Das finde ich sehr schade, dass da die Tradition einfach der Tradition wegen so unreflektiert auch ihren Weg in diesen Liebesroman gefunden hat. Denn grundsätzlich habe ich die Geschichte der beiden „verfeindeten“ Familien ganz gern gelesen. Der Stil ist flüssig und angenehm, die Beschreibungen transportieren einen direkt in die Toskana. Schön wäre es gewesen, wenn Emilia und Alessio gemeinsam einen Weg gefunden hätten, dass das Pferd nicht antreten muss, statt sich dem Willen ihrer Väter zu beugen.

Bewertung vom 03.08.2023
Eine Nacht mit dir
Williams, Laura Jane

Eine Nacht mit dir


weniger gut

Enttäuschend

Der Roman fing gut an; es wirkte so, als ob die Autorin den beiden zentralen Figuren Nic und Ruby Zeit gibt, sich kennenzulernen – auch wenn am Anfang ein paar zu viele sexuelle Anspielungen für meinen Geschmack dabei waren. Aber dann schnappt die Klischeefalle zu und es passiert zu viel, zu schnell, zu wenig durchdacht. Das ist schade, denn während Ruby mir zwar eher unsympathisch war, war Nic ein toller männlicher Protagonist – schüchtern und zurückhaltend, aber mit einer glaubhaften Entwicklung.

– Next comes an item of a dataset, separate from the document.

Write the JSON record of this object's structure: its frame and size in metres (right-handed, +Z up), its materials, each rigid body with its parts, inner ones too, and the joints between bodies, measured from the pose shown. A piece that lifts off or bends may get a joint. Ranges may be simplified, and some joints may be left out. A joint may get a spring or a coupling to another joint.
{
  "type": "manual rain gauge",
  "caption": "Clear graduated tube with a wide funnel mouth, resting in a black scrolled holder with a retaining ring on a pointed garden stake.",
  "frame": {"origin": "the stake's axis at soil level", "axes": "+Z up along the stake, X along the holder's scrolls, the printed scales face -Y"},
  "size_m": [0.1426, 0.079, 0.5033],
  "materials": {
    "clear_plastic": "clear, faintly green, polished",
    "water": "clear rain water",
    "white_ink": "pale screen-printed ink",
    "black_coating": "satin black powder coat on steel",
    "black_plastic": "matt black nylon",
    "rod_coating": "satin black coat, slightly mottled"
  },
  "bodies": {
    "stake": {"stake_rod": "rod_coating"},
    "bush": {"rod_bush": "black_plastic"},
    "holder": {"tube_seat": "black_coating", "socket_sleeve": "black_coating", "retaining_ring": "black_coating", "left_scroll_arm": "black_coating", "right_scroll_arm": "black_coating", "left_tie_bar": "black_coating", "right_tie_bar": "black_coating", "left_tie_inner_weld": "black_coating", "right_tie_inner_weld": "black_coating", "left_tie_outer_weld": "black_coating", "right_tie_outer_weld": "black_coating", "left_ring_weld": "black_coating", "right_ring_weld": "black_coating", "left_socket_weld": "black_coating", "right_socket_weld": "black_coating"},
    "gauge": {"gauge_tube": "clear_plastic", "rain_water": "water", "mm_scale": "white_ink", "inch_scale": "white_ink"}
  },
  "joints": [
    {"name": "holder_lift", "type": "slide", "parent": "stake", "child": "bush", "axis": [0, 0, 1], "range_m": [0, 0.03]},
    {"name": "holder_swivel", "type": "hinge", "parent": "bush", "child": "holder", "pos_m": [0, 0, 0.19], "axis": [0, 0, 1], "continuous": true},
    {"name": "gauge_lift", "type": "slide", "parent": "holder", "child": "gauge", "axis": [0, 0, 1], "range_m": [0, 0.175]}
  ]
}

Das Ende des Romans war dann auch irgendwie so zu erwarten, denn die (zu) vielen Einzelstränge der Erzählung konnten nicht mit Substanz zu Ende gebracht werden. SPOILER SPOILER SPOILER Da blieb der Autorin dann eigentlich gar nichts anderes mehr übrig, als einen Cut zu machen mit einem anschließenden Zeitsprung, statt die Geschichte erzählerisch zu Ende zu bringen.